A major stakeholder in the CTG industry, Mr. Paul Paul Sunday Achimugu, however said, “To revitalise and reposition the Nigerian CTG sector, the following important decisions and actions must be taken and followed through by government and the CTG stakeholders.

“Government must provide special tariff power; that is, gas and other energy sources for the CTG sector.

“There must be re-tooling for obsolete machinery, more aggressive and tighter control at the Nigerian borders to reduce the smuggling and influx of second-hand clothing, engagement with China at governmental level, special treatment for the CTG sector in terms of tax, finance and so on.

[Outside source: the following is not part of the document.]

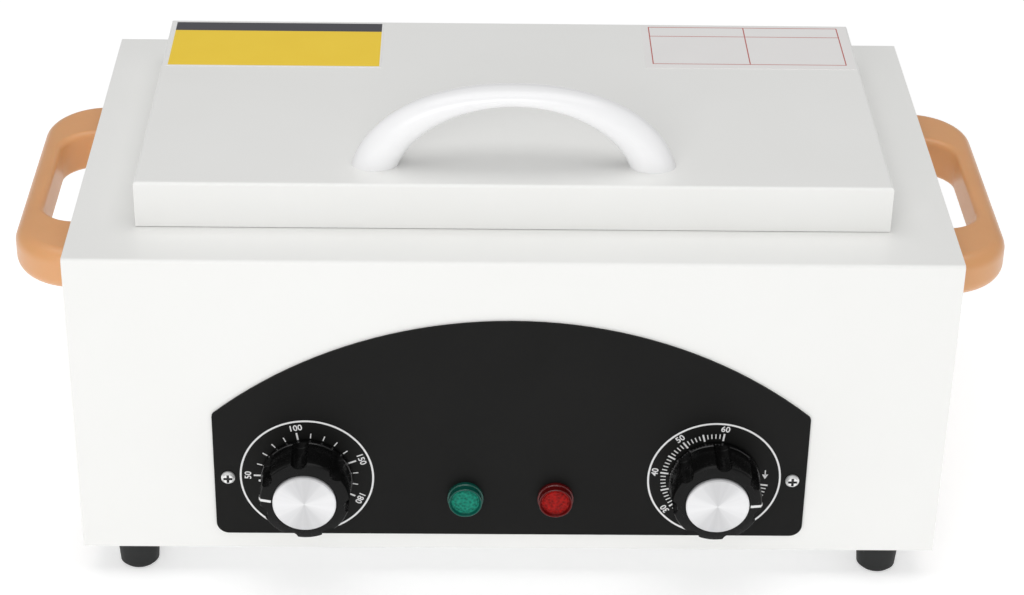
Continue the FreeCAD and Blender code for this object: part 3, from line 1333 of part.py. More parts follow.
def build_inlet():
    """The mains inlet in the rear wall: housing, three pins and two screws."""
    half_w = s.inlet_flange_width / 2
    half_h = s.inlet_flange_height / 2
    flange = block("inlet_flange", (s.inlet_x - half_w, case_back, inlet_z - half_h),
                   (s.inlet_x + half_w, case_back + s.inlet_flange_wall, inlet_z + half_h))
    body_w = s.inlet_body_width / 2
    body_h = s.inlet_body_height / 2
    housing = block("inlet_housing", (s.inlet_x - body_w, case_back - s.inlet_body_depth, inlet_z - body_h),
                    (s.inlet_x + body_w, case_back, inlet_z + body_h))
    mouth_w = s.inlet_mouth_width / 2
    mouth_h = s.inlet_mouth_height / 2
    floor = case_back + s.inlet_flange_wall - s.inlet_mouth_depth
    mouth = block("inlet_mouth", (s.inlet_x - mouth_w, floor, inlet_z - mouth_h),
                  (s.inlet_x + mouth_w, case_back + s.inlet_flange_wall + s.overrun, inlet_z + mouth_h))
    cuts = [mouth]
    pins = []
    tail = case_back - s.inlet_body_depth - s.inlet_tail_length
    for offset in (-1, 0, 1):
        x = s.inlet_x + offset * s.inlet_pin_pitch
        z = inlet_z + (0.5 - abs(offset)) * s.inlet_pin_height / 2
        half_x = s.inlet_pin_width / 2
        half_z = s.inlet_pin_height / 2
        pins.append(block("inlet_pin", (x - half_x, tail, z - half_z),
                          (x + half_x, case_back - s.overrun, z + half_z)))
        cuts.append(block("inlet_pin_slot", (x - half_x, tail, z - half_z),
                          (x + half_x, floor + s.overrun, z + half_z)))
    screws = []
    for offset in (-1, 1):
        x = s.inlet_x + offset * s.inlet_screw_pitch / 2
        start = case_back - s.overrun
        cuts.append(rod("inlet_screw_hole", hole, s.inlet_flange_wall + 2 * s.overrun,
                        (x, start, inlet_z), "Y"))
        cuts.append(rod("inlet_head_well", s.screw_head_radius + s.hole_gap, s.screw_head_height + s.overrun,
                        (x, case_back + s.inlet_flange_wall - s.screw_head_height, inlet_z), "Y"))
        screws.append(screw("inlet_screw",
                            (x, case_back + s.inlet_flange_wall - s.screw_head_height, inlet_z), "Y", 1,
                            s.screw_length, small_screw, s.screw_head_height))
    piece("power_inlet", cut("power_inlet", fuse("inlet_blank", [flange, housing]), cuts))
    piece("inlet_pins", group("inlet_pins", pins))
    piece("inlet_screws", group("inlet_screws", screws))


def well_x(index):
    return s.block_x + (index - (s.block_wells - 1) / 2) * s.block_width / s.block_wells


def build_terminal_block():
    """A row of wire wells standing on the base plate."""
    y = case_back - s.block_back_gap
    floor = case_floor + s.base_wall
    half_w = s.block_width / 2
    blank = block("block_blank", (s.block_x - half_w, y, floor),
                  (s.block_x + half_w, y + s.block_depth, floor + s.block_height))
    cuts = [rod("block_well", s.block_well_radius, s.block_height,
                (well_x(index), y + s.block_depth / 2, floor + s.block_height / 2))
            for index in range(int(s.block_wells.value))]
    piece("terminal_block", cut("terminal_block", blank, cuts))


def build_wires(rows, heater_z):
    """Sheathed wires between the inlet, the block, the heater and the two switches."""
    bend = 4 * s.wire_radius
    step = 2 * bend
    well_y = case_back - s.block_back_gap + s.block_depth / 2
    well_floor = case_floor + s.base_wall + s.block_height / 2
    beside = s.wire_radius + s.running_gap
    tail = case_back - s.inlet_body_depth - s.inlet_tail_length
    over = inlet_z - s.inlet_body_height / 2
    routes = []
    for index in (-1, 0, 1):
        x = s.inlet_x + index * s.inlet_pin_pitch
        z = inlet_z + (0.5 - abs(index)) * s.inlet_pin_height / 2
        last_x = well_x(index + 2)
        last_y = well_y + beside
        routes.append([(x, tail, z), (x, tail - step, z),
                       (last_x, last_y, over), (last_x, last_y, well_floor)])
    outside = wool_half_width + s.shield_wall + 2 * s.shield_flange
    bead_end = s.heater_run + s.heater_lead + s.bead_length
    low = case_floor + s.base_rim + 2 * bend
    timer_back = case_front + s.case_wall + s.timer_depth
    thermostat_back = case_front + s.case_wall + s.thermostat_depth
    beside_bell = s.dial_x + s.timer_width / 2 - 2 * s.wire_radius
    rear = rows[-1]
    routes.append([(bead_end, rear, heater_z), (outside, rear, heater_z), (outside, rear, low),
                   (well_x(0), rear, low), (well_x(0), well_y, low), (well_x(0), well_y, well_floor)])
    routes.append([(bead_end, rows[0], heater_z), (outside, rows[0], heater_z), (outside, rows[0], low),
                   (beside_bell, rows[0], low), (beside_bell, timer_back, low)])
    level = dial_z - s.timer_width / 4
    near_timer = s.dial_x - s.timer_width / 2 + 2 * s.wire_radius
    near_thermostat = s.thermostat_width / 2 - s.dial_x - 2 * s.wire_radius
    far_thermostat = near_thermostat - s.thermostat_width / 2
    routes.append([(near_timer, timer_back, level), (near_timer, timer_back + 2 * step, level),
                   (near_thermostat, timer_back + 2 * step, level),
                   (near_thermostat, thermostat_back, level)])
    turn_y = timer_back + 3 * step
    routes.append([(far_thermostat, thermostat_back, level), (far_thermostat, turn_y, level),
                   (well_x(1), turn_y, level), (well_x(1), well_y - beside, level),
                   (well_x(1), well_y - beside, well_floor)])
    wires = [tube("wire", route, s.wire_radius, bend) for route in routes]
    piece("internal_wires", group("internal_wires", wires))


def build_all():
    build_case()
    build_base()
    build_feet()
    build_panel()
    build_lamps()
    build_dials()
    build_tank()
    rows, z = build_heater()
    build_insulation(rows, z)
    build_sensor()
    build_tray()
    build_lid()
    build_labels()
    build_lid_handle()
    build_hinges()
    build_grips()
    build_inlet()
    build_terminal_block()
    build_wires(rows, z)


def check_and_write():
    """Stops on any failed object, and then writes one file for each sub-part."""
    doc.recompute()
    for thing in doc.Objects:
        if "Invalid" in thing.State or "Error" in thing.State:
            raise RuntimeError("failed object: %s %s" % (thing.Name, thing.State))
    for thing in pieces:
        if thing.Shape.isNull() or not thing.Shape.isValid() or not thing.Shape.Solids:
            raise RuntimeError("bad shape: " + thing.Label)
    for thing in pieces:
        thing.Shape.exportStep("parts/%s.step" % thing.Label)
        box = thing.Shape.BoundBox
        print("%-22s %2d solids %10.1f mm3  x %7.2f %7.2f  y %7.2f %7.2f  z %7.2f %7.2f" % (
            thing.Label, len(thing.Shape.Solids), thing.Shape.Volume, box.XMin, box.XMax,
            box.YMin, box.YMax, box.ZMin, box.ZMax))


build_all()
check_and_write()
print("%d nodes" % len(pieces))
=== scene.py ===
import bpy
import json
import math
from mathutils import Matrix, Vector


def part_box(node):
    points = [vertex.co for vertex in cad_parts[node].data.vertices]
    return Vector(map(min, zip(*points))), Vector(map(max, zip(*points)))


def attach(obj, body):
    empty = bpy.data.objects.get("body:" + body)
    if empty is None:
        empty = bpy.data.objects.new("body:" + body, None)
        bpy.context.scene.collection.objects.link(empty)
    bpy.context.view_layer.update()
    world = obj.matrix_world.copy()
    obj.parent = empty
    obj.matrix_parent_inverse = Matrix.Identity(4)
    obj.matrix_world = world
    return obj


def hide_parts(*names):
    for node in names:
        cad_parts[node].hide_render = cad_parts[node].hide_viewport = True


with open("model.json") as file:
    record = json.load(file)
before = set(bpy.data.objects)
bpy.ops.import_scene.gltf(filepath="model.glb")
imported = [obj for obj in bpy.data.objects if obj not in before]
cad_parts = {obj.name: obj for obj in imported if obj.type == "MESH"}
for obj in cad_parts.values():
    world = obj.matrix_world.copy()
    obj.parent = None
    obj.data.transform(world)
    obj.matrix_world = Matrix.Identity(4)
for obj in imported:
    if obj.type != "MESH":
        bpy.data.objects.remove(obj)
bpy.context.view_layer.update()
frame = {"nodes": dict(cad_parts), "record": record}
nodes = frame["nodes"]
mm = 0.001
print("frame loaded:", len(nodes), "nodes")


# Camera, set to the photograph: a long lens that looks down on the front from a metre away
camera = {
    "place": (-19.5, -1004.7, 673.4),       # mm
    "yaw": 1.179, "pitch": 30.42, "roll": 1.019,      # degrees
    "lens": 91.27, "sensor": 36.0, "near": 0.05, "far": 40.0,
}


def addCamera():
    yaw, pitch, roll = (math.radians(camera[key]) for key in ("yaw", "pitch", "roll"))
    ahead = Vector((math.sin(yaw) * math.cos(pitch), math.cos(yaw) * math.cos(pitch), -math.sin(pitch)))
    level = Vector((math.cos(yaw), -math.sin(yaw), 0))
    above = level.cross(ahead)
    right = level * math.cos(roll) + above * math.sin(roll)
    up = above * math.cos(roll) - level * math.sin(roll)
    data = bpy.data.cameras.new("photoCamera")
    data.lens = camera["lens"]
    data.sensor_width = camera["sensor"]
    data.clip_start, data.clip_end = camera["near"], camera["far"]
    holder = bpy.data.objects.new("photoCamera", data)
    bpy.context.scene.collection.objects.link(holder)
    turned = Matrix((right, up, -ahead)).transposed().to_4x4()
    holder.matrix_world = Matrix.Translation(Vector(camera["place"]) * mm) @ turned
    bpy.context.scene.camera = holder


addCamera()


# Studio: a pale floor, a dim room and soft boxes above and in front
studio = {
    "floorHalf": 9.0, "floorColour": (0.8, 0.8, 0.8, 1), "floorGlow": 0.46, "floorRough": 0.9,
    "room": 0.36,
    "boxes": {
        "overhead": {"place": (0.0, -0.1, 2.1), "aim": (0, 0, 0.1), "wide": 2.4, "deep": 1.6, "power": 19.3},
        "front": {"place": (-0.5, -2.4, 1.0), "aim": (0, 0, 0.1), "wide": 1.8, "deep": 1.2, "power": 23},
    },
}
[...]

He added that there must be the establishment of clusters like industrial parks with shared facilities, convene another high level stakeholders’ CTG summit, among others.

Former governor of Kano State, Rabiu Kwankwaso, said there must be sincerity and strong political will by the government to revive the sector.

“No industry will survive let alone flourish without the government putting the right policies and support infrastructure in place.

“Supporting the production of cotton, that is, cotton farming and liberalising the import of modern textile machinery is the second step,” he said.

Kwankwaso added that a multi-faceted action plan, including reducing the cost of power and energy, cutting bureaucratic bottlenecks, providing critical and strategic infrastructure to support industry growth, among others.

On his part, Dr Anibe Achimugu, Chairman of the foundation, said that all hands must be on deck to revive the CTG sector in the country.

“Before late 90s, cotton was grown in abundance in Nigeria and cotton Lents sold to the textile industries to produce garments that flooded our markets and those of African countries.

“The CTG sector then was the second largest employer of labour after the Federal Government. However, this same cannot be told about the CTG sector today,” he said.

He added that for industrialisation and rapid employment to be achieved, deliberate efforts must be made to revive the sector.